2. Policy Gradient Theorem and Gradient Estimation

The mathematical foundation of Direct RL is the policy gradient theorem. Starting from

$$J(\theta) = E_{s_0 \sim d^0, a_t \sim \pi_\theta, s_{t+1} \sim p} \left[\sum_{t=0}^\infty \gamma^t r(s_t, a_t) \right]$$

and defining the $\gamma$-discounted state occupancy $d^\gamma(s|\pi_\theta)$, the gradient can be written as:

$$\nabla_\theta J(\theta) = \sum_s d^\gamma(s|\pi_\theta) \sum_a \pi_\theta(a|s) \nabla_\theta \log \pi_\theta(a|s) Q^{\pi_\theta}(s,a)$$

Under mild assumptions (irreducible, aperiodic Markov chain, and for $\gamma \to 1$), normalized $d^\gamma(s)$ can be replaced with the stationary distribution $d^\pi(s)$, yielding the standard form:

$$\nabla_\theta J(\theta) = E_{s \sim d^\pi, a \sim \pi_\theta} [\nabla_\theta \log \pi_\theta(a|s) Q^\pi(s,a)]$$

These gradients are estimated from sampled rollouts and used in Monte Carlo and actor-critic algorithms (Guan et al., 2019, Yaghmaie et al., 2021).

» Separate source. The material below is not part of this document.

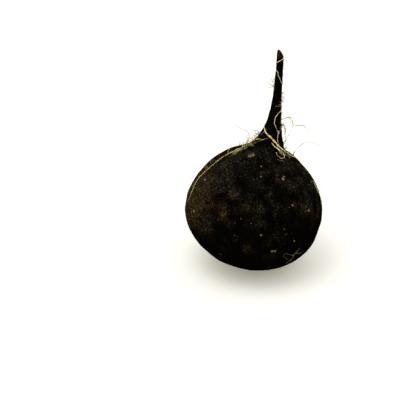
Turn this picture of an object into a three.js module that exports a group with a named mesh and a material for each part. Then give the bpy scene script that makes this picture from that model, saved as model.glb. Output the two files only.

3. Algorithmic Implementations: REINFORCE, Actor-Critic, and Variants

A canonical instantiation of Direct RL is the REINFORCE algorithm, which uses sampled trajectories to estimate the policy gradient via the “log-likelihood times return” formula. Variance in these estimates is controlled by adopting the “reward-to-go” $G_t$ at each timestep and subtracting a baseline $b(s_t)$:

$$\nabla_\theta J(\theta) \approx \frac{1}{M} \sum_{i=1}^M \sum_{t=1}^T \nabla_\theta \log \pi_\theta(a_t^{(i)}|s_t^{(i)}) (G_t^{(i)} - b(s_t^{(i)}))$$

Actor-critic methods extend this by fitting a parametric critic $Q_w(s,a)$ or $V_w(s)$ to approximate value functions and using these in place of the empirical returns for gradient estimation. The actor update becomes:

$$\nabla_\theta J(\theta) \approx E_{s, a} [\nabla_\theta \log \pi_\theta(a|s) Q_w(s,a)]$$

Alternating actor (policy) and critic (value) updates yields the actor-critic architecture, ubiquitous in modern continuous control RL (Guan et al., 2019, Yaghmaie et al., 2021). Variance-reduction techniques (advantage estimation, baseline functions, control variates) are employed for sample efficiency (Yaghmaie et al., 2021).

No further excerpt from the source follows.